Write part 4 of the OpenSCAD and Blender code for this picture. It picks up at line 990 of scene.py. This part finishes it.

---*---

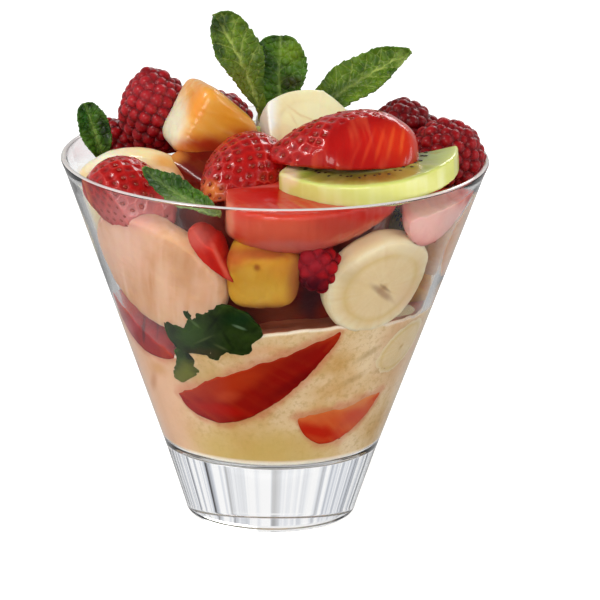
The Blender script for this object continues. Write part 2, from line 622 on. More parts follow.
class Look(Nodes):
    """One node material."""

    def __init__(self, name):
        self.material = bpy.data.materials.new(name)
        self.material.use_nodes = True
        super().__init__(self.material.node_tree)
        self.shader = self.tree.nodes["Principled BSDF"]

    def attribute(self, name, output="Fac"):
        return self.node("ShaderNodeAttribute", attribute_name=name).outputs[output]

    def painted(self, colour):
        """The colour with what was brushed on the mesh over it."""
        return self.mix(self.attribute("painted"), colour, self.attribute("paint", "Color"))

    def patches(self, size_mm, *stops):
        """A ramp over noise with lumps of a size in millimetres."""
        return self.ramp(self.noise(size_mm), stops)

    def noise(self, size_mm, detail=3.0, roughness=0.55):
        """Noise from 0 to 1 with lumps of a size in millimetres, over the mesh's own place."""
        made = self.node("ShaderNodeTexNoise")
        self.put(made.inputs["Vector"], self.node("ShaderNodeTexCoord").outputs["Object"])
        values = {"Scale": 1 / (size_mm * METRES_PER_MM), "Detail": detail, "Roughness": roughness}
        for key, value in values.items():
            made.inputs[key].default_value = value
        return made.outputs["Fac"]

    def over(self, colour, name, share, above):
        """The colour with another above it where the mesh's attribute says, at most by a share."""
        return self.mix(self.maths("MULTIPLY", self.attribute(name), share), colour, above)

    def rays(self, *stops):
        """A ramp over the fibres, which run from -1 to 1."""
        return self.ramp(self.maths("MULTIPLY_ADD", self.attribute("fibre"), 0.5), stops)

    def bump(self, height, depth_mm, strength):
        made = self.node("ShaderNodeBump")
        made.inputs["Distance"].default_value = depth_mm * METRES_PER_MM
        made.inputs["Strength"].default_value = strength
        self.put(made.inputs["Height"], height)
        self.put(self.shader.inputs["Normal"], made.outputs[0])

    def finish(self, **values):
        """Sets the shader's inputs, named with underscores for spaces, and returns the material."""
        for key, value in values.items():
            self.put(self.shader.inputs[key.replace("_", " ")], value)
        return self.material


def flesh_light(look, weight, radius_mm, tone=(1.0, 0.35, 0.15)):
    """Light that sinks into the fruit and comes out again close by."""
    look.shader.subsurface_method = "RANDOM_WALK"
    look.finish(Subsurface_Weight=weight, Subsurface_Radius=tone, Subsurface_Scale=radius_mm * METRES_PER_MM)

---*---

**Work to be completed**
Using the data above, extract exactly the lines from the one that holds "The Blender script" to the one that holds "return self.ramp(self.noise(size_mm), stops)", both ends included, and no others.

**The reply**
The Blender script for this object continues. Write part 2, from line 622 on. More parts follow.
class Look(Nodes):
    """One node material."""

    def __init__(self, name):
        self.material = bpy.data.materials.new(name)
        self.material.use_nodes = True
        super().__init__(self.material.node_tree)
        self.shader = self.tree.nodes["Principled BSDF"]

    def attribute(self, name, output="Fac"):
        return self.node("ShaderNodeAttribute", attribute_name=name).outputs[output]

    def painted(self, colour):
        """The colour with what was brushed on the mesh over it."""
        return self.mix(self.attribute("painted"), colour, self.attribute("paint", "Color"))

    def patches(self, size_mm, *stops):
        """A ramp over noise with lumps of a size in millimetres."""
        return self.ramp(self.noise(size_mm), stops)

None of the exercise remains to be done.